In San Francisco, ride-hail company Uber hired consulting firm Fehr & Peers to conduct a study of the curb lane.11 Fehr & Peers collected traffic data, Uber activity data, and observations from videos, photographs, and site visits in the field to understand the causes of curb lane congestion in five locations and to provide some suggestions that could lead to improvements. Fehr & Peers selected five case study locations, ranging from downtown commuting corridors to neighborhood commercial centers. In the case study locations, Fehr & Peers found insufficient passenger pickup and drop-off space causing ride-hail drivers to stop in travel lanes. This behavior blocked transit service, was hazardous to people biking, and raised safety and accessibility concerns. In each location, Fehr & Peers found that designated passenger pickup and drop-off space, typically not provided even though many people arrived via a ride-hail service, would help alleviate congestion. Fehr & Peers proposed providing this space by reallocating space used for on-street parking, which it measured as serving the fewest visitors to the study areas but typically took up most of the curb lane space. Another strategy was to employ flexibility, by allowing multiple uses to share the same space (for example, passenger pickup and drop-off with commercial loading) or by having designations change throughout the day (for example, by using the space for passenger pickup and drop-off when the demand for that use is highest).

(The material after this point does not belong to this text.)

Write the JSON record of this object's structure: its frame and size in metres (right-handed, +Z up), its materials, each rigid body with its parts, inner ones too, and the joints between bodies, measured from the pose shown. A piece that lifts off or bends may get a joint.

Fehr & Peers completed a similar study in Cincinnati, again in partnership with Uber.12 In three case study locations, Fehr & Peers collected traffic data, Uber activity data, and observations from videos, photographs, and site visits in the field. Two of these locations were adjacent to major event centers—a performing arts center and a baseball stadium—that generate significant ride-hail activity, especially in the time leading up to the start of an event. Fehr & Peers found that providing passenger pickup and drop-off space during peak demand would help alleviate congestion, reduce delay to transit services, and improve accessibility. The third location was a popular entertainment and nightlife area near the ballpark. Fehr & Peers recommended reallocating most of the on-street parking for passenger pickup and drop-off. The City is reviewing the recommendations.

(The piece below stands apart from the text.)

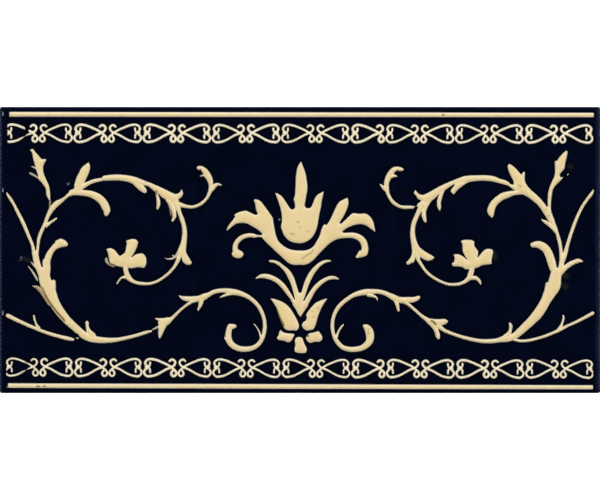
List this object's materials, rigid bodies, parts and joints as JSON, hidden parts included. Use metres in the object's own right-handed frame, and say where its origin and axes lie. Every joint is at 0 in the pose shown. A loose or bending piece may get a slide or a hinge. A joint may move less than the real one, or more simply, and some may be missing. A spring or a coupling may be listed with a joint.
{
  "type": "border tile",
  "caption": "Oblong glazed wall border tile with raised palmette and leafy scrolls between chain bands and plain fillets, grooved back.",
  "frame": {"origin": "middle of the underside, on the plane the tile is bedded on", "axes": "+X along the length of the course, to the right with the palmette upright; +Y across the tile, towards the palmette's point; +Z out of the glazed face"},
  "size_m": [0.2, 0.0952, 0.0089],
  "materials": {
    "glazed_ceramic": "glossy blue-black glaze on the face with the raised ornament in satin cream glaze, bare buff clay on the back and edges"
  },
  "bodies": {
    "root": {"border_tile": "glazed_ceramic"}
  },
  "joints": []
}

Another strategy for alleviating ride-hail congestion is to consolidate pickups and drop-offs to specific locations in congested areas through geofencing. Geofencing creates a virtual barrier within a mobile app that prevents pickups and drop-offs from happening in certain locations, instead consolidating the activity to a nearby location, usually one that is less congested. San Francisco has worked with ride-hail company Lyft to trial geofencing in some locations, including Valencia Street in the Mission District, a high-activity mixed-use corridor.13 In response to safety concerns from cyclists, city officials worked with Lyft to create four venues—or designated pickup and drop-off locations—that would restrict pickup and drop-off activity to side streets to help reduce congestion and conflicts with people on bikes. San Francisco has also trialed geofencing near the 4th Street Caltrain Station to alleviate congestion and confusion as passengers and drivers search for one another.14 Early reports suggest these pilots are working, but more research and evaluation are necessary.
Toronto is piloting a unique strategy to increase space for passenger pickups and drop-offs. The city’s Curbside Management Strategy identified an opportunity to trial taxi waiting and loading in front of fire hydrants. A proposal for a pilot project was approved by the city council in 2018. The City designated 18 hydrants as locations where taxis are permitted to wait for, pick up, and drop-off passengers.

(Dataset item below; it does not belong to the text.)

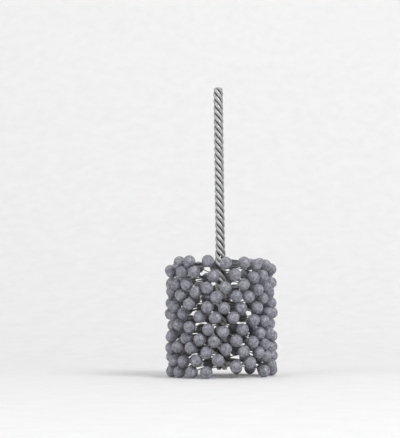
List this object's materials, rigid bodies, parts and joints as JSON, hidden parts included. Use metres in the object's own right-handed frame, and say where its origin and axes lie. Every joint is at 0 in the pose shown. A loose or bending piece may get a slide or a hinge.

Addressing the curb lane needs of private shuttles and other transit services has proven essential, as regulation of these services is not as fully developed as it is for public transit service. In response to safety concerns with private employee shuttle services loading passengers at unauthorized locations, the San Francisco Municipal Transportation Agency (SFMTA) implemented a program in 2014 to regulate private commuter shuttles.15 The program allowed access to some Muni bus stops and other shuttle-only areas in exchange for paying a permit fee and sharing ridership data with the city. There was also an increased enforcement effort to reduce shuttles from loading in unauthorized locations. The program successfully reduced conflicts with public transit service by shifting shuttle loading to less frequently used Muni shuttle stops, improved safety during passenger loading and unloading, and reduced shuttle traffic impacts on neighborhood streets.16
Also in San Francisco, the vehicles from an emerging private microtransit provider, Chariot, needed locations to load and unload passengers, causing increased activity at the curb. Operators often loaded at Muni bus stops, creating conflict with existing transit service. In response, officials created a permit program in October 2017 to regulate microtransit services.17 The goal of the program was to reduce unsafe passenger loading, to minimize loading occurring in unauthorized locations, to address vehicle accessibility (or inaccessibility), and to collect data. As part of the program, operators must pay a permit fee to the City, provide real-time location and ridership data, and ensure full accessibility of their vehicles. In developing the program, SFMTA worked with Chariot to relocate dozens of stops from unauthorized locations. The regulations now require that microtransit services stop only in “white curb zones,” where passenger pickup and drop-off is permitted, or “yellow curb zones,” where commercial loading is permitted. Chariot ceased operations in February 2019, but the City’s regulations for microtransit services remain to provide a regulatory framework for the evolving industry.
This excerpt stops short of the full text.